Divergence in monetary policy and strong demand for commodities supported USDJPY bulls. While the Bank of Japan does not intend to change anything, the Fed is about to raise rates by 50 basis points. Let us discuss the Forex outlook and make up a trading plan.
Monthly yen fundamental forecast
Who will benefit from this? By answering this question, traders will understand why the exchange rate is falling or rising. The weakening of the yen against the US dollar is beneficial for both the Bank of Japan and the Fed. The Japanese regulator may finally achieve the inflation target of 2%, while the US reserve system can slow down consumer prices from the current high of 8.5%. If so, USDJPY bulls are unlikely to stop at level 130. They want to reach 135.
If, after the rise of the greenback against the yen by 11% since the beginning of the year, the central banks will benefit the most, this will make the JPY the main G10 outsider. As a result, the government will suffer first of all.

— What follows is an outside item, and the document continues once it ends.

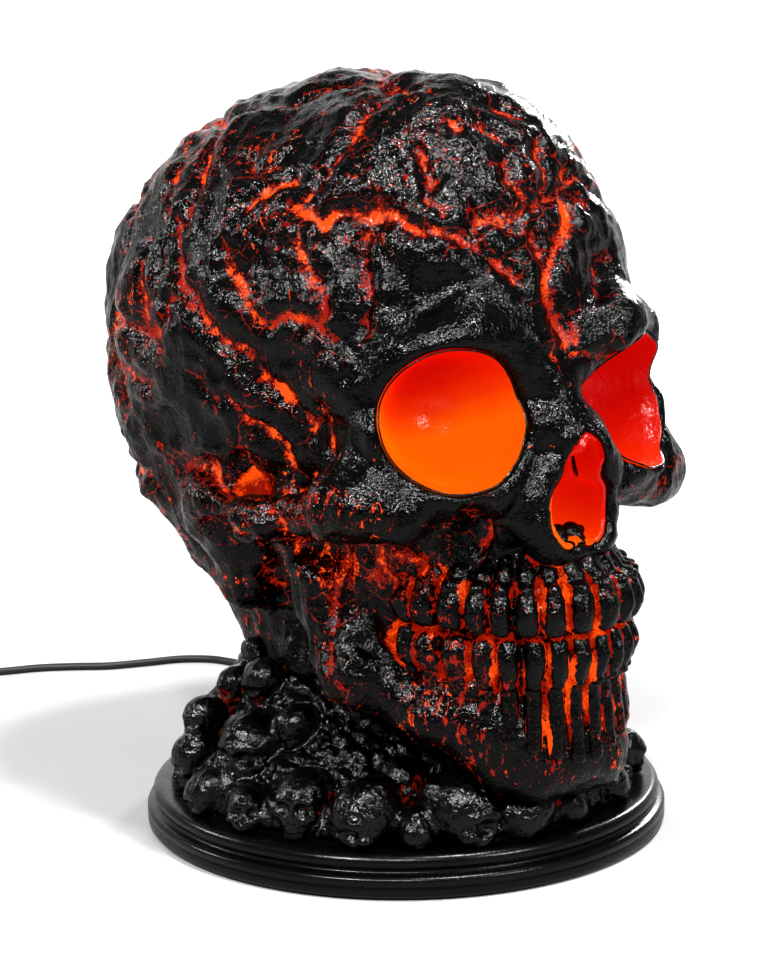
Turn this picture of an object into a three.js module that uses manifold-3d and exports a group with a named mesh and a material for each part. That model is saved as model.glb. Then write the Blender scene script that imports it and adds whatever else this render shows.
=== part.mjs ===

The ratings of the current government are declining amid falling real incomes of the population, so the statement of the Ministry of Finance about intervening in the Forex activity looks logical. However, investors have already heard enough of officials’ statements and almost do not react to them.
What can Prime Minister Fumio Kishida do in this situation? Should he replace Haruhiko Kuroda, whose term ends in 2023, with a hawk or resort to foreign exchange intervention? The authorities interfered in Forex activity in 1998 during the Asian crisis, which pushed the USDJPY to ¥146. When the pair was ¥135 in 2022, there were no interventions. 81% of Bloomberg experts do not expect them to occur now. At the same time, 40% of respondents said that the USDJPY at ¥130 is beneficial for the Japanese economy, while 24% believe this is not the case. The chances of currency intervention before the FOMC meeting, at which the federal funds rate could rise by 50 and even by 75 basis points, are practically zero. At the same time, failures will leave the Ministry of Finance with no other means of influencing the market.
Government problems do not seem to concern the Bank of Japan. At its last meeting, Haruhiko Kuroda said that while the Fed and the ECB are moving towards tightening monetary policy, Japan’s economy is still recovering from the pandemic, which requires monetary stimulus. The difference contributes to expanding the bond yield gap and the USDJPY rally.
Dynamics of USDJPY and the yield gap between US and Japanese bonds
The yen began to fall against the US dollar back in 2021 when the Fed began normalizing monetary policy. The decline was accelerated by the war in Ukraine, which caused commodity prices to skyrocket. Japan is a net importer of commodities, so the deterioration of its foreign trade is an additional factor of pressure on the national currency.
USDJPY trading plan for a month
Due to the BoJ’s statement of its willingness to buy unlimited daily bonds to keep 10-year yields near zero, the USDJPY hit 130 for the first time since 2022, reaching the target. A break of resistance at 130.45 and 130.9 may become the basis for the formation of new long trades in the direction of 133.5 and 135.